In my last article, Pay Less for Your Insurance Coverage, I showed you how to invest an hour of your time to save a few hundred dollars on your insurance costs. Hopefully you didn’t just read the article, but also decided to take action, because you’re going to want to roll that momentum forward today, trust me. Today I’m going to up the ante. You’ll have to invest more than an hour of your time, but trust me the payoff is much, much higher.
Before you read the rest of the article, here is a true story from Pinyo:
I am in the process of refinancing my home loan. Basically, I am refinancing my $452,000 mortgage at 4.875% (28 years left) to a new 30-year loan at 3.875%. When it is all done, the monthly payments will be $330 less than what I am currently paying, and I’ll be saving $90,000 in interest over the life of the loan.

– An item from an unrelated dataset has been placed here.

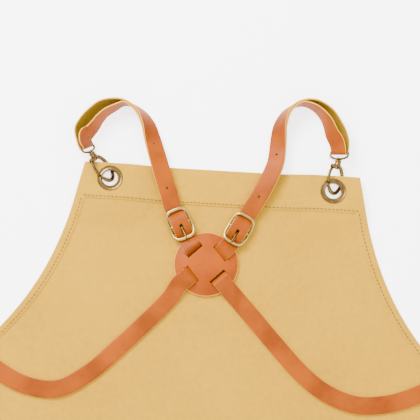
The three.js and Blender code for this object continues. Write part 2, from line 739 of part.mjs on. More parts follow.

If you bought a home anytime in the past few years your interest rate is probably in the 4.5% to 6% range. From a historical perspective those rates aren’t actually too bad — just ask the previous generation that bought homes in the 1980s (interest rates ranged from 8% to 15% during that decade).
Nonetheless if you find yourself paying interest at 4.5% or higher on your home mortgage, I’m about to save you thousands of dollars.
Seriously. It’s easy to read “thousands of dollars” and brush it off, but you should be able to easily save $20,000 or more in interest costs. How many times in your life can you say one decision saved you $20k?
“How is this possible?”, you might ask.
It’s simple. A mixture of poor economic performance and drastic monetary policy by our government has plummeted home mortgage interest rates to unbelievable lows. You can now get a 30-year fixed-rate mortgage for about 3.75%.
Wow. 3.75%. I can remember Capital One 360 paying that level of interest on savings accounts just a few years ago!
Dropping your interest rate from 4.5% to 3.75% on a $160,000 30-year mortgage would save you $25,000 over the life of the loan. If your rate or mortgage is higher than those numbers, the savings are even more significant.
These low rates are an amazing opportunity for homeowners to shave thousands of interest off of their mortgage by refinancing into a new mortgage.
Here’s how to pull this off in 4 simple steps:
Don’t get overwhelmed — this isn’t that hard. But you need to act quickly because there is no way to know how long rates will stay this low.
The lowest rates you see advertised go to those individuals with the best credit scores. If your credit report looks like you are a deadbeat you shouldn’t be surprised to get deadbeat interest rate offers.
Not sure where your credit stands? Here’s a brief summary on how to check on your credit report and credit score.
Finding your credit could be better? Here’s an article on how to improve your credit score.
Bottom line: Get you score as high as possible, quickly.
If your home is worth less than you paid for it (e.g., an underwater loan), refinancing is nearly impossible. Hopefully you put a significant down payment when you first bought your home, and have weathered the poor housing market enough that you have enough equity left to refinance.
Ideally, you have 20% in equity to be able to refinance to the best rates. Paying down your loan can help you get closer to that needed threshold.
Bottom line: Make sure you have at least 20% equity in your home.
With the amount of money you are going to save it could be easy to think it doesn’t matter which bank or mortgage broker you go with as long as your rate drops.
Nothing could be further from the truth. The difference between an “Okay” refinancing quote and “Amazing!” refinancing quote could be thousands of dollars. I have a friend that recently refinanced. He got several quotes and the original bank his mortgage was through came in 0.50% higher than one he was able to get through a mortgage broker. The difference was more than $7,000 over the life of the loan.
Be careful not to rule out situations like rolling in closing costs. I was shocked to find the absolute best refinancing quote I got was one where I rolled all of my closing costs in. I thought paying extra points to lower the rate would be the best deal, but it wasn’t even close.
If you are not sure where to look, here’s a list of lenders and their offer for 30-year fixed refinance loan. You can also check out LendingTree and your local bank.
Bottom line: Work with several brokers and banks to get refinancing quotes. You’ll have to fill out a few forms and take a few phone calls, but having more competing offers is better than having just one quote.
You shouldn’t drag your feet with any step in this process. The faster you decide who you’re going to refinance through, the faster you can lock in (i.e. guarantee) your interest rate. Rates fluctuate daily, so if you find a deal you like, jump on it.
From there the broker or bank will guide you through the steps of closing. It will be just like when you bought the house: there is an appraisal, you fill out lots of paperwork, and then you close on the loan.
Bottom line: Don’t delay. Your rate is not guaranteed until you lock it in with the bank or broker. Get the appropriate paperwork signed so the process will continue forward.
To potentially save thousands in interest on your mortgage, you need to:
Is it that easy?
Absolutely. You don’t have to clip out 100 coupons out of the Sunday paper. This one decision can save you enough money to buy a nice car with the interest you save. Better yet it frees up cash in your budget so you can pay down other debts, start building an emergency fund, or contribute more to your retirement accounts.
Delaying on this will ruin your chances to get a historically low home mortgage rate. Period.